To a liberal Republican, Rogers' statement is more important than O'Neill's. Politics isn't local, but business interests are. Keeping the landowners wealthy means keeping the feudal lords in power. Local economics are secondary to national interests but they raise a lot of campaign money by convincing local businesses that keeping them in power is the best way to keep the trade flowing.
A conservative Republican doesn't understand either statement. The whole point of being a Republican is to continue the reign of the ruling class, they think, and class issues outweigh local issues. The feudal lords are happy to send a knight to fight in another feudal lord's war, since all battles serve the ultimate goal of keeping them in power. This is why a Republican Congressman like Bob Barr from Indiana can champion a class-issue cause like Elian in Florida and conservatives don't blink. If a Democrat tried to champion an issue outside the interests of his district, his constituents would wonder why he's wasting his time.
We saw this played out in the 2000 election. Many probable Democrats were illegally prevented from voting, in several states, but every case was considered a local issue even though the problem is endemic.

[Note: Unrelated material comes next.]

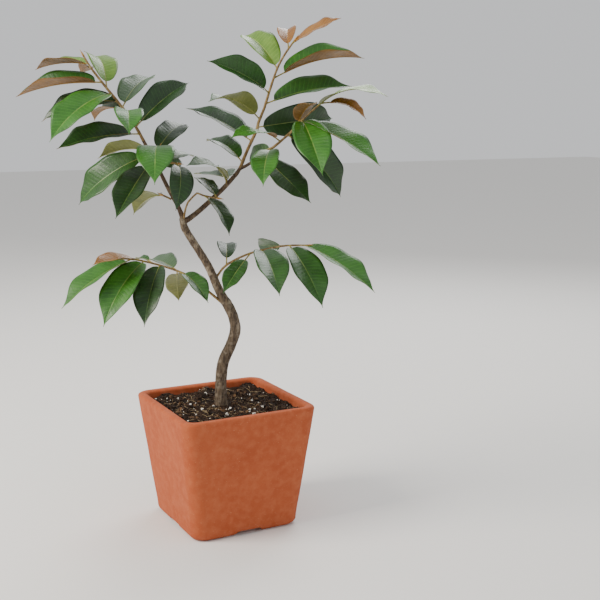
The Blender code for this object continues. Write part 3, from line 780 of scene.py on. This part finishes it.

The Democrats didn't (and haven't) fought hard enough at the federal level to prevent voting abuses by conservative Republicans who think the playing field is national politics. When the Florida vote was so close, Republicans from across the country rushed down and swayed the Florida recount. Democrats let the locals handle it with just a few outsiders coming in to advise. When it got to the national level, the conservatives on the Supreme Court, predictably, voted to let the feudal lords tramp on the serfs.
This is a complex subject crunched down to a few paragraphs. I hope these examples are illuminating, and the next column on the difference between Socialism and Communism will expand on this analysis.